**DATA SHOWN**
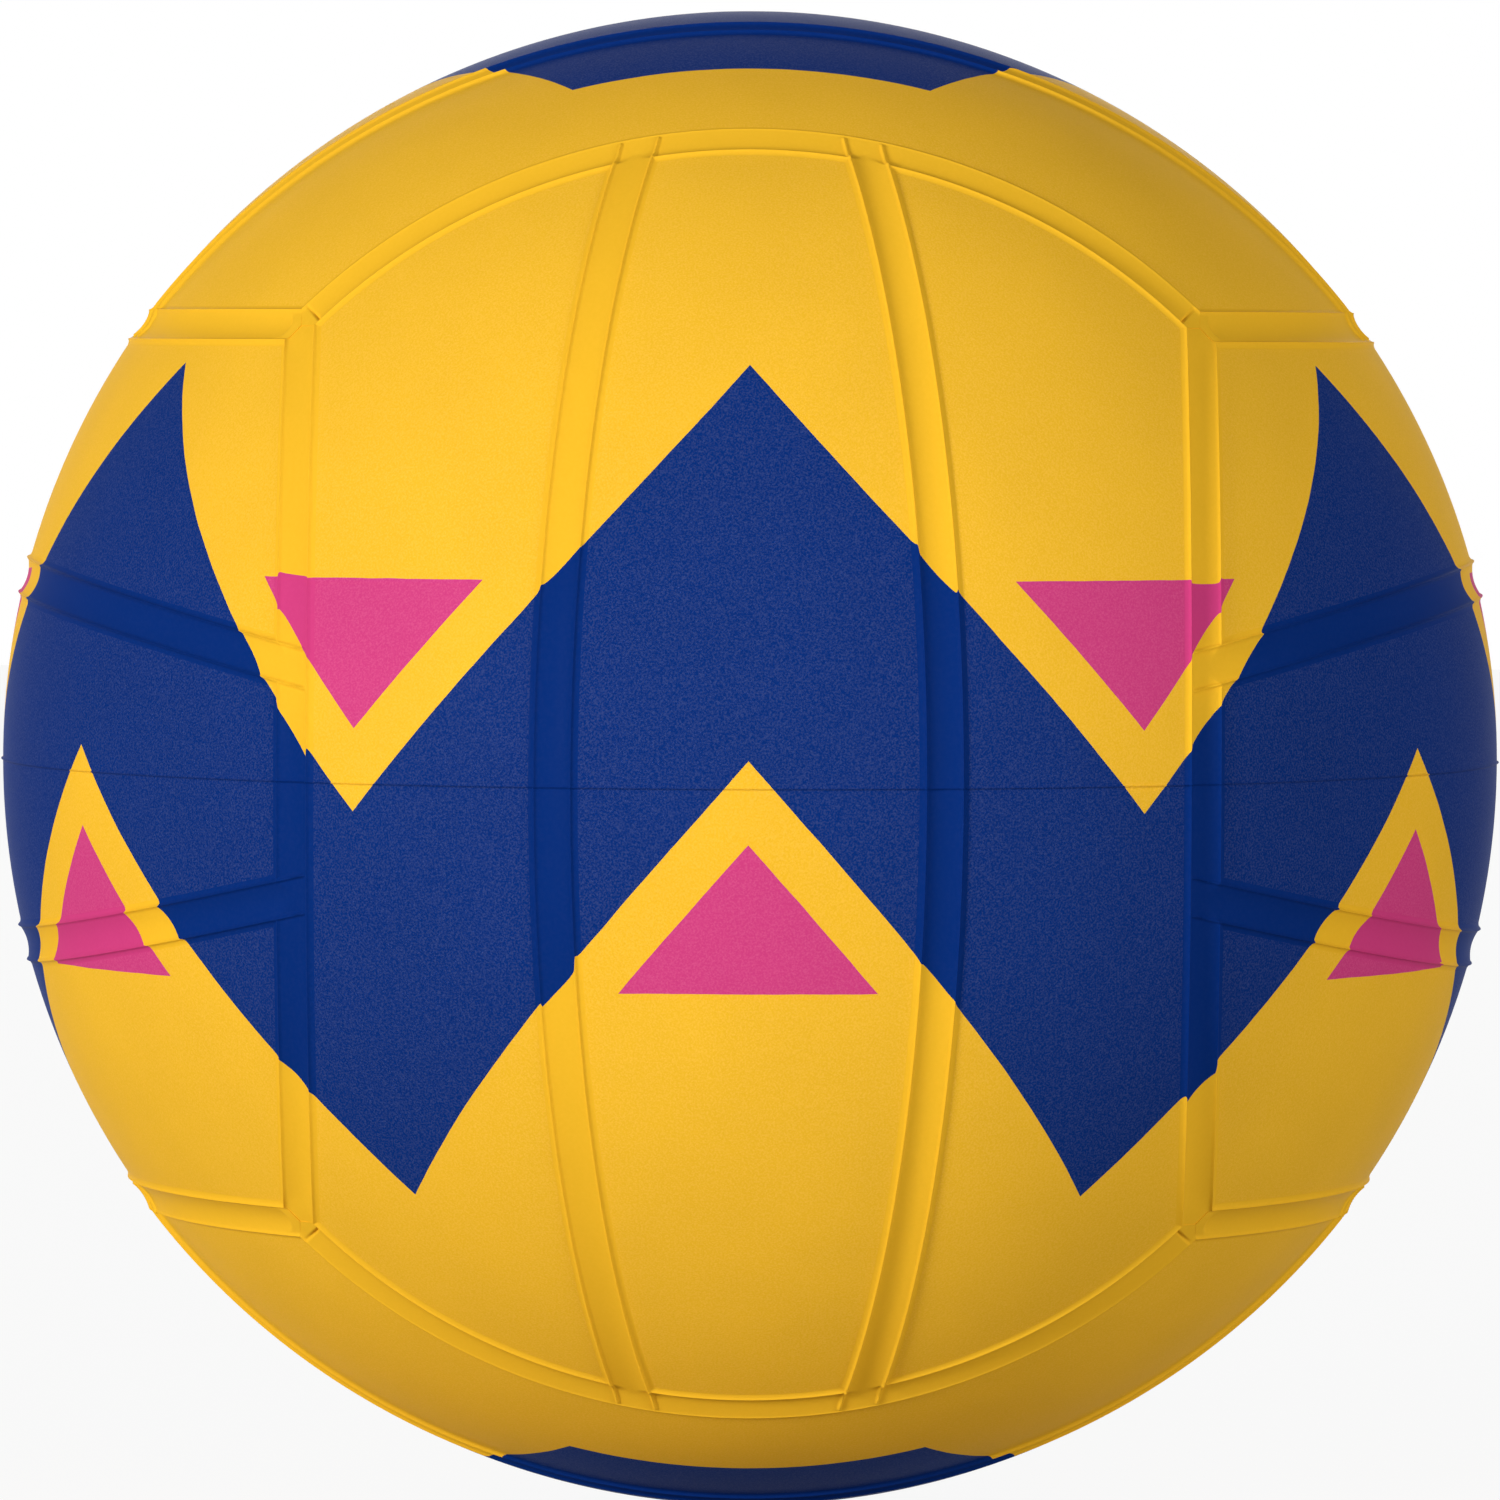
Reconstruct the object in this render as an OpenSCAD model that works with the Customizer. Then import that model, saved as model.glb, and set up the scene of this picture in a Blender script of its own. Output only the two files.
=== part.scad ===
// Water polo ball, size 5: a wound rubber carcass under eighteen cover panels,
// with raised-lip channels between them and a self-sealing valve at the top.
// The origin is the ball's centre. Six faces carry three strips each: the front
// face looks along -Y with its strips upright, and the other five are turned copies.

/* [Ball] */
// Diameter over the cover panels
ball_diameter = 220; // [190:1:226]
// Angle from the middle of a face to each of its two inner channels
inner_channel_angle = 14.2; // [11:0.1:18]

/* [Cover] */
// Thickness of the cover panels
cover_thickness = 1.1; // [0.8:0.1:2]
// Distance between the crests of a channel's two lips
lip_spacing = 5.2; // [3.6:0.1:8]
// Height of the lips over the panels
lip_height = 0.5; // [0.3:0.1:1.2]
// Width of a lip's rounded crest
lip_crest_width = 0.3; // [0.1:0.1:0.6]
// Width of a lip's outer slope, from its crest to the panel's edge
lip_slope_width = 0.8; // [0.4:0.1:1.4]
// Depth of the trough below the crests
trough_depth = 0.75; // [0.2:0.05:1.2]

/* [Carcass] */
// Thickness of the rubber layer that the cover is bonded to
backing_thickness = 0.45; // [0.3:0.05:1]
// Thickness of the wound nylon thread
winding_thickness = 0.5; // [0.3:0.05:1]
// Thickness of the butyl bladder
bladder_thickness = 0.6; // [0.4:0.05:1.2]

/* [Valve] */
// Diameter of the bore that an inflation needle is pushed into
needle_diameter = 2; // [1.6:0.1:2.4]
// Depth of the needle bore, its mouth included
needle_depth = 8; // [5:0.5:12]
// Diameter of the mouth that guides the needle in
mouth_diameter = 3.6; // [2.8:0.1:5]
// Depth of that mouth
mouth_depth = 0.8; // [0.4:0.1:1.5]
// Diameter of the plug's stem
stem_diameter = 6; // [5:0.1:7]
// Length of the plug from its head to its inner end
plug_length = 18; // [14:0.5:24]
// Diameter of the plug's head
head_diameter = 8; // [7.4:0.1:9]
// Height of the plug's head
head_height = 1.2; // [0.8:0.1:2]
// How far the head lies below the panels
head_recess = 0.5; // [0.2:0.1:1]
// Gap all round the plug in its housing
plug_clearance = 0.05; // [0.02:0.01:0.1]
// Diameter of the housing's neck through the wall
neck_diameter = 11; // [9.6:0.1:13]
// Diameter of the flange bonded inside the bladder
flange_diameter = 30; // [20:1:40]
// Thickness of that flange
flange_thickness = 1.2; // [0.8:0.1:2]

/* [Hidden] */
$fn = 288;
cover_yellow = "#f3bb2a";
channel_yellow = "#e6ad20";
backing_grey = "#4a4a4c";
nylon_white = "#e9e6dc";
butyl_black = "#26262a";
valve_yellow = "#e2a41c";

ball_r = ball_diameter / 2;
seat_r = ball_r - cover_thickness;
winding_r = seat_r - backing_thickness;
bladder_r = winding_r - winding_thickness;
air_r = bladder_r - bladder_thickness;
neck_r = neck_diameter / 2;
stem_r = stem_diameter / 2;
head_r = head_diameter / 2;

// Larger than the ball: the size of every half space and the reach of every cut
reach = ball_diameter;
overrun = cover_thickness;

// The channels between faces lie on circles through the corners of a cube in the ball
corner_share = 1 / sqrt(3);
boundary_polar = acos(corner_share);
great_circle_polar = 90;

crest_inner = (lip_spacing - lip_crest_width) / 2;
crest_outer = (lip_spacing + lip_crest_width) / 2;
channel_half = crest_outer + lip_slope_width;
root_depth = 3 * cover_thickness;

// An inner channel's mouth is a little shallower than the trough that it opens into
mouth_share = 0.85;

// How far from the ball's middle planes the panels' flat edges lie
side_edge = ball_r * cos(boundary_polar + across_angle(channel_half));
end_edge = ball_r * cos(boundary_polar - across_angle(channel_half));
inner_edge = ball_r * sin(across_angle(channel_half));

head_top = ball_r - head_recess;
head_seat = head_top - head_height;
plug_end = head_top - plug_length;

// A point of a channel's section: across its line and over the panels, seen from the ball's centre
function on_section(polar, across, height) =
    let (angle = polar + across_angle(across), r = ball_r + height)
    [r * sin(angle), r * cos(angle)];
function across_angle(across) = across / ball_r * 180 / PI;

// The radius of the arc that falls from one crest to a depth and rises to the other
function trough_radius(depth) = (pow(crest_inner, 2) + pow(depth, 2)) / (2 * depth);

// The planes that mitre a channel where three of them meet at a corner of the cube
function mitre_normal(corner, along, side) =
    let (out = corner / norm(corner), run = along / norm(along))
    sin(60) * run + side * cos(60) * cross(out, run);

// Everything further along the normal than the offset
module half_space(normal, offset = 0)
    rotate([0, acos(normal[2] / norm(normal)), atan2(normal[1], normal[0])])
        translate([-reach, -reach, offset])
            cube(2 * reach);

module shell(outer_r, inner_r)
    difference() {
        sphere(outer_r);
        sphere(inner_r);
    }

// Turns what is drawn round +Z so that it lies round a named direction
module round_left() rotate([0, -90, 0]) children();
module round_inner() rotate([0, 0, -inner_channel_angle]) round_left() children();

// The round trough between a channel's crests
module trough(polar, depth)
    rotate_extrude()
        translate(on_section(polar, 0, lip_height - depth + trough_radius(depth)))
            circle(trough_radius(depth));

// A whole ring of channel: its sides are flat, and its underside lies on the backing layer
module channel_ring(polar)
    difference() {
        rotate_extrude()
            polygon([
                on_section(polar, -channel_half, 0) - [root_depth, 0],
                on_section(polar, -channel_half, 0),
                on_section(polar, -crest_outer, lip_height),
                on_section(polar, crest_outer, lip_height),
                on_section(polar, channel_half, 0),
                on_section(polar, channel_half, 0) - [root_depth, 0],
            ]);
        trough(polar, trough_depth);
        sphere(seat_r);
    }

// The front face, up to the channels above and below it
module front_region() half_space([0, -1, 0], end_edge);

// The front face's left and middle strips lie to either side of an inner channel
module left_of_inner_channel()
    rotate([0, 0, -inner_channel_angle]) half_space([-1, 0, 0], inner_edge);
module right_of_inner_channel()
    rotate([0, 0, -inner_channel_angle]) half_space([1, 0, 0], inner_edge);

module side_panel()
    color(cover_yellow)
        intersection() {
            shell(ball_r, seat_r);
            front_region();
            left_of_inner_channel();
            half_space([1, 0, 0], -side_edge);
        }

module middle_panel()
    color(cover_yellow)
        intersection() {
            shell(ball_r, seat_r);
            front_region();
            right_of_inner_channel();
            mirror([1, 0, 0]) right_of_inner_channel();
        }

// Between the front face's left and middle strips, from the channel above to the one below
module inner_channel()
    color(channel_yellow)
        intersection() {
            round_inner() channel_ring(great_circle_polar);
            front_region();
        }

// Between the front and left faces. The left face's two inner channels open into its trough.
module face_channel() {
    corner = [-1, -1, 1];
    along = [0, -1, -1];
    color(channel_yellow)
        difference() {
            intersection() {
                round_left() channel_ring(boundary_polar);
                half_space(mitre_normal(corner, along, 1));
                half_space(mitre_normal(corner, along, -1));
                mirror([0, 0, 1]) half_space(mitre_normal(corner, along, 1));
                mirror([0, 0, 1]) half_space(mitre_normal(corner, along, -1));
            }
            intersection() {
                half_space([-1, 0, 0], ball_r * corner_share);
                left_face() round_inner() trough(great_circle_polar, mouth_share * trough_depth);
            }
            intersection() {
                half_space([-1, 0, 0], ball_r * corner_share);
                left_face() other_side() round_inner() trough(great_circle_polar, mouth_share * trough_depth);
            }
        }
}

// The six faces, each a turn of the front face, and the turn that swaps a face's two sides
module left_face() rotate(a = -120, v = [1, 1, 1]) children();
module right_face() rotate([0, 0, 180]) left_face() children();
module back_face() rotate([0, 0, 180]) children();
module bottom_face() rotate(a = 120, v = [1, 1, 1]) children();
module top_face() rotate([180, 0, 0]) bottom_face() children();
module other_side() rotate([0, 180, 0]) children();

module neck_hole() cylinder(h = reach, r = neck_r);

module top_middle_panel()
    difference() {
        top_face() middle_panel();
        neck_hole();
    }

module backing_layer()
    color(backing_grey)
        difference() {
            shell(seat_r, winding_r);
            neck_hole();
        }

module thread_winding()
    color(nylon_white)
        difference() {
            shell(winding_r, bladder_r);
            neck_hole();
        }

module bladder()
    color(butyl_black)
        difference() {
            shell(bladder_r, air_r);
            neck_hole();
        }

module valve_housing()
    color(valve_yellow)
        difference() {
            union() {
                intersection() {
                    translate([0, 0, plug_end]) cylinder(h = reach, r = neck_r);
                    sphere(ball_r);
                }
                intersection() {
                    shell(air_r, air_r - flange_thickness);
                    cylinder(h = reach, d = flange_diameter);
                }
            }
            translate([0, 0, plug_end - overrun]) cylinder(h = reach, r = stem_r + plug_clearance);
            translate([0, 0, head_seat]) cylinder(h = reach, r = head_r + plug_clearance);
        }

module valve_plug()
    color(valve_yellow)
        difference() {
            union() {
                translate([0, 0, plug_end]) cylinder(h = plug_length, r = stem_r);
                translate([0, 0, head_seat]) cylinder(h = head_height, r = head_r);
            }
            translate([0, 0, head_top - needle_depth]) cylinder(h = reach, d = needle_diameter);
            translate([0, 0, head_top - mouth_depth])
                cylinder(h = mouth_depth, d1 = needle_diameter, d2 = mouth_diameter);
        }

side_panel();  // panel_front_left
middle_panel();  // panel_front_middle
other_side() side_panel();  // panel_front_right
back_face() side_panel();  // panel_back_right
back_face() middle_panel();  // panel_back_middle
back_face() other_side() side_panel();  // panel_back_left
left_face() side_panel();  // panel_left_lower
left_face() middle_panel();  // panel_left_middle
left_face() other_side() side_panel();  // panel_left_upper
right_face() side_panel();  // panel_right_lower
right_face() middle_panel();  // panel_right_middle
right_face() other_side() side_panel();  // panel_right_upper
top_face() side_panel();  // panel_top_back
top_middle_panel();  // panel_top_middle
top_face() other_side() side_panel();  // panel_top_front
bottom_face() side_panel();  // panel_bottom_front
bottom_face() middle_panel();  // panel_bottom_middle
bottom_face() other_side() side_panel();  // panel_bottom_back

face_channel();  // channel_front_left
other_side() face_channel();  // channel_front_right
back_face() face_channel();  // channel_back_right
back_face() other_side() face_channel();  // channel_back_left
left_face() face_channel();  // channel_left_bottom
left_face() other_side() face_channel();  // channel_left_top
right_face() face_channel();  // channel_right_bottom
right_face() other_side() face_channel();  // channel_right_top
top_face() face_channel();  // channel_top_back
top_face() other_side() face_channel();  // channel_top_front
bottom_face() face_channel();  // channel_bottom_front
bottom_face() other_side() face_channel();  // channel_bottom_back

inner_channel();  // inner_channel_front_left
other_side() inner_channel();  // inner_channel_front_right
back_face() inner_channel();  // inner_channel_back_right
back_face() other_side() inner_channel();  // inner_channel_back_left
left_face() inner_channel();  // inner_channel_left_lower
left_face() other_side() inner_channel();  // inner_channel_left_upper
right_face() inner_channel();  // inner_channel_right_lower
right_face() other_side() inner_channel();  // inner_channel_right_upper
top_face() inner_channel();  // inner_channel_top_back
top_face() other_side() inner_channel();  // inner_channel_top_front
bottom_face() inner_channel();  // inner_channel_bottom_front
bottom_face() other_side() inner_channel();  // inner_channel_bottom_back

backing_layer();
thread_winding();
bladder();
valve_housing();
valve_plug();
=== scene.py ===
from math import acos, asin, atan2, cos, pi, radians, sin, sqrt

import bmesh
import bpy
from mathutils import Matrix, Vector


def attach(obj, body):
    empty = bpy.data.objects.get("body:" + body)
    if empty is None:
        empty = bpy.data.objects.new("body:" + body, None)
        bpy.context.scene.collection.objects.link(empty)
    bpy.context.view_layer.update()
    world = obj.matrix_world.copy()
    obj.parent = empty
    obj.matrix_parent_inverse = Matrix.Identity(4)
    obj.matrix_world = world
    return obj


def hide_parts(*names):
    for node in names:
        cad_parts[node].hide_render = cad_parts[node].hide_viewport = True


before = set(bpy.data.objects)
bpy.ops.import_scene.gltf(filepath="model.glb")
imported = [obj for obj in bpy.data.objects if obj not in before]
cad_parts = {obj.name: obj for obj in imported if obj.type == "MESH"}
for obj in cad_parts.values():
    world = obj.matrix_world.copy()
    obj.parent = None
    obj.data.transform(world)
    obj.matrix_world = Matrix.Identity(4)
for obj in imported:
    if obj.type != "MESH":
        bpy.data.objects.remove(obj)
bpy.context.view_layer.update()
scene = bpy.context.scene
mm = 0.001

# Camera: 1.59 m from the ball's centre, a little above it, with a long lens

view = {
    "distance": 14.46 * 110 * mm,  # in ball radii
    "elevation": radians(2.25),
    "turn": radians(-0.105),
    "roll": radians(0.175),
    "sensor": 36.0,
    "lens": 258.6,
    "shiftUp": 8 / 1500,  # the ball's centre stands a little below the middle of the frame
    "farthest": 20,
}


def aimCamera():
    data = bpy.data.cameras.new("camera")
    data.sensor_width = view["sensor"]
    data.lens = view["lens"]
    data.shift_y = view["shiftUp"]
    data.clip_end = view["farthest"]
    camera = bpy.data.objects.new("camera", data)
    scene.collection.objects.link(camera)
    lean = view["elevation"]
    right, above = Vector((1, 0, 0)), Vector((0, sin(lean), cos(lean)))
    back = Vector((0, -cos(lean), sin(lean)))
    pose = Matrix((right, above, back)).transposed()
    swung = Matrix.Rotation(view["roll"], 3, "Y") @ Matrix.Rotation(view["turn"], 3, "Z")
    turned = swung.transposed() @ pose
    camera.matrix_world = Matrix.Translation(turned @ Vector((0, 0, view["distance"]))) @ turned.to_4x4()
    scene.camera = camera
    print("camera aimed")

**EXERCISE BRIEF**
Quote exactly the opening line of the material above and every line after it, up to and including the line that contains "inner_channel_angle = 14.2; // [11:0.1:18]".

**REPLY TO THE TASK**
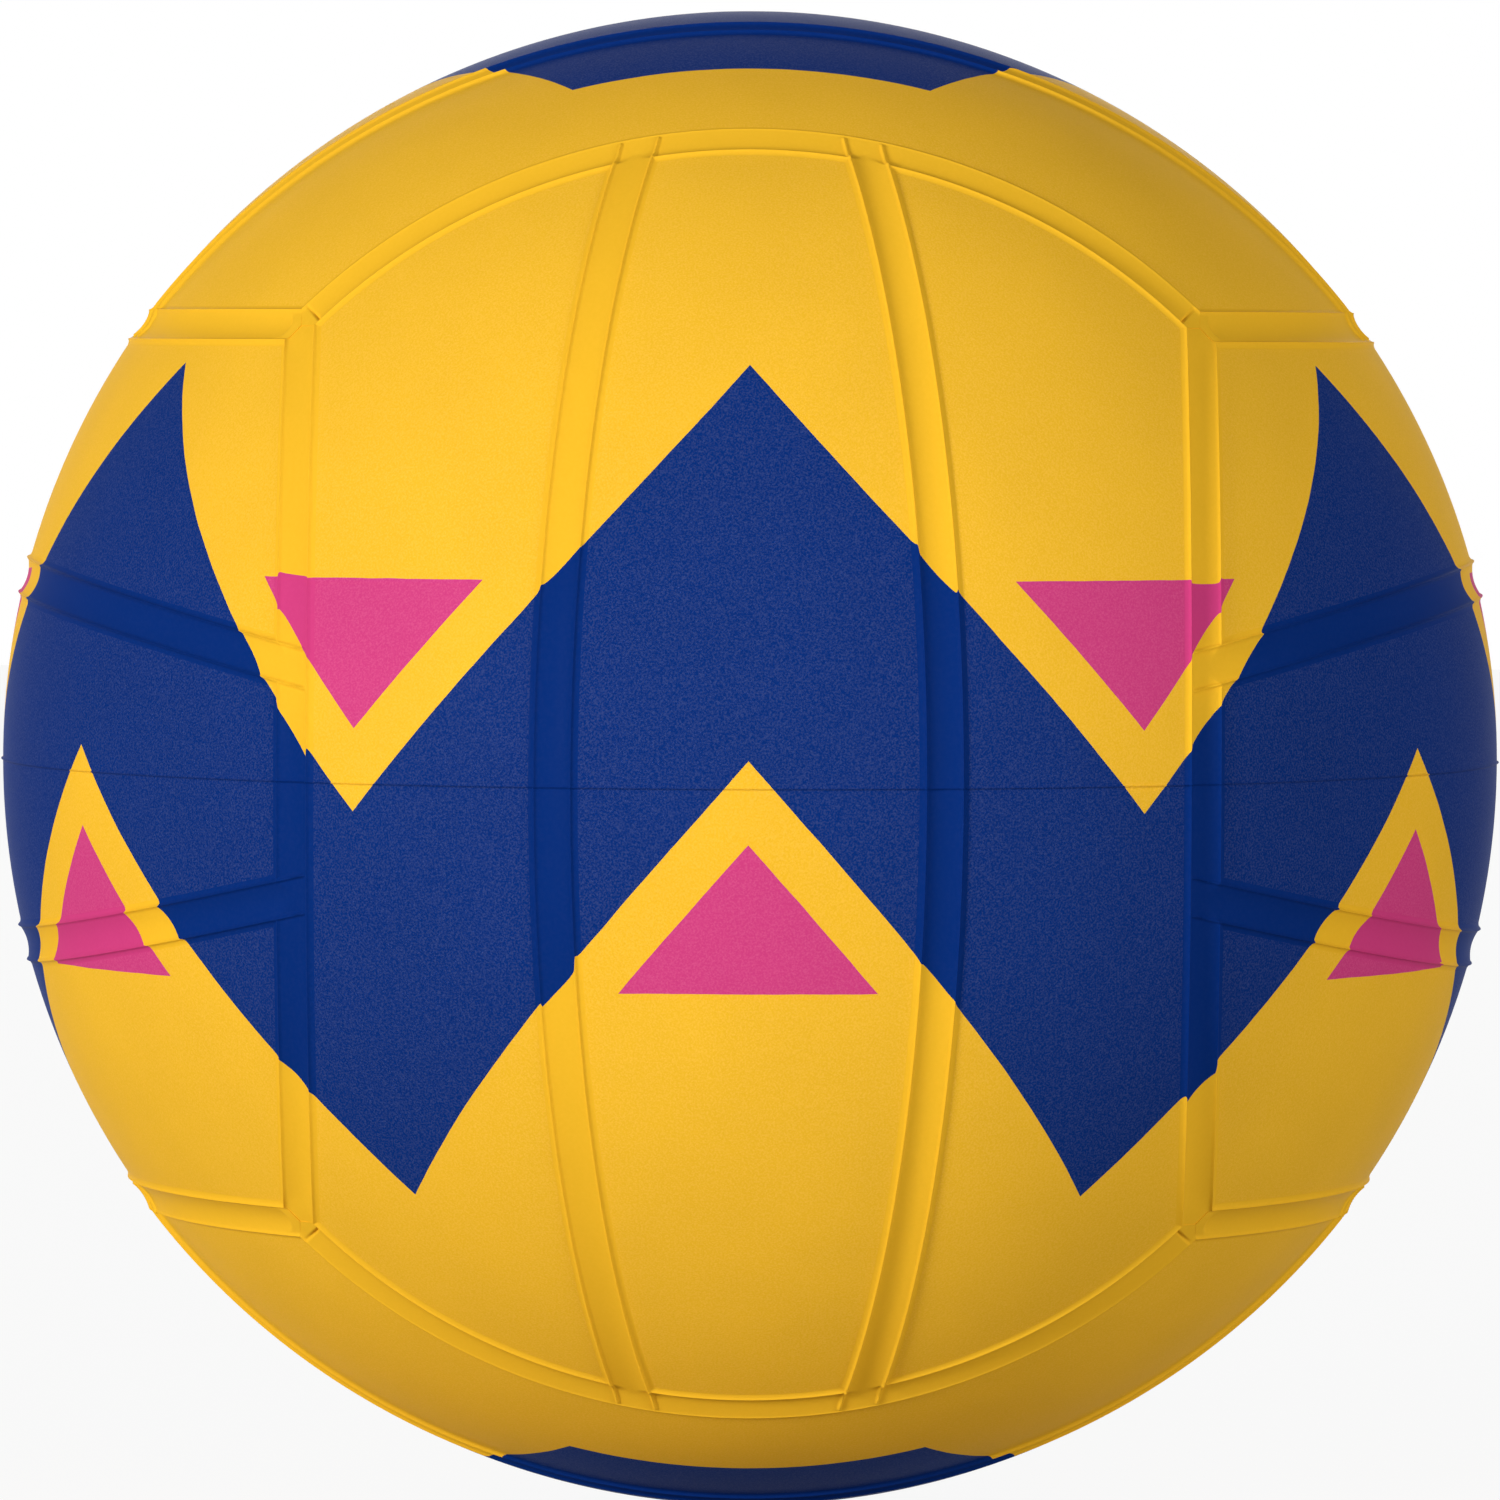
Reconstruct the object in this render as an OpenSCAD model that works with the Customizer. Then import that model, saved as model.glb, and set up the scene of this picture in a Blender script of its own. Output only the two files.
=== part.scad ===
// Water polo ball, size 5: a wound rubber carcass under eighteen cover panels,
// with raised-lip channels between them and a self-sealing valve at the top.
// The origin is the ball's centre. Six faces carry three strips each: the front
// face looks along -Y with its strips upright, and the other five are turned copies.

/* [Ball] */
// Diameter over the cover panels
ball_diameter = 220; // [190:1:226]
// Angle from the middle of a face to each of its two inner channels
inner_channel_angle = 14.2; // [11:0.1:18]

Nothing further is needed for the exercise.